その時の自分は、それは救援活動ではなかった。行方不明の妹の捜索も目的であったけれども、今考えて、惨禍の予想外の大きさに心をうばわれ、ただ焼跡を無意識に歩いたに過ぎなかった。しかし、直接の被爆者でなかったためか、比較的冷静に観察したと思う。道端に数多く設備された防火水槽の中には、火傷の激痛に耐えかねてか、先を争って飛びこんだ様子が見られ、一個の水槽に折り重なって入り、水面に頭や顔を出している。赤く血に染まった水槽の水が、小刻みに震えて、断末魔の鼓動を漂わせている。時折り、大きく息吹く呼吸が、人間の死に到達する一里塚のように思われた。

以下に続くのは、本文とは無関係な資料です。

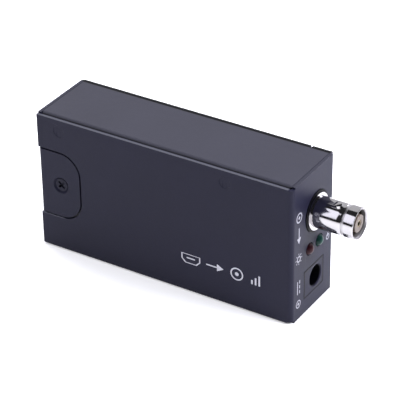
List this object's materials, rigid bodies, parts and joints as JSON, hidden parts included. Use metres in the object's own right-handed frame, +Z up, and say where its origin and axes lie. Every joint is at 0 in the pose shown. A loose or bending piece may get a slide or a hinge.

同じ路地に、焼け果てた並木がある。それに直立不動の兵士が立ちかかっている。何か警備についているのだろうかと思いながら、前を通り過ぎて、振返って見ると、視線が動かない。立ったままの姿で被爆し、そのまま硬直して木に寄りかかり、倒れないままに息を引取っている。あたかも男のマネキン人形の顔のような、目は開いて、呼べば答えるような容相である。戸外で、火傷もせず、放射能線で死んだのであろうか。

また、爆発と同時に、家から飛出したと思われる15、6歳の裸の少年は、戸口でうつ伏せに倒れ、火傷一つしていない。時計が8時15分で止まっている。

つぶさに見ているうちに、白島の電車停留所(終点)付近に来ていた。そこには、バスに乗った人が、そのまま被爆し、火災にあったためか、皆前向きに坐ったままの姿で黒焦げになっている。勿論、男女の判別もできない。反対側には、電車が満員であったのであろうか、折重なって黒焦げになっている。バスも電車も焼け果てて骨格のみとなっている。

それから八丁堀方面へ出て行ったが、このあたりから、わりかた死体も片づけられていたが、キリンビヤホールの前の道路に、胴がはち切れそうにふくれ上がった馬の死体があった。本通りの惨状もものすごかった。(中略)

一日中、歩き疲れて、探し求める妹の姿も見あたらず、心の動揺をおさえながら、徒歩で10キロメートルの道のりを、海田町に向って帰途についた。その後、学徒動員で京橋町のミシン縫作業場にいて被爆した妹は、ミシンの下から這い出して、学友と一緒に、にわか雨の中を牛田方面に逃げて、幸い一命だけは助かり、8日に帰って来た。頭に負傷していたが現在も元気である。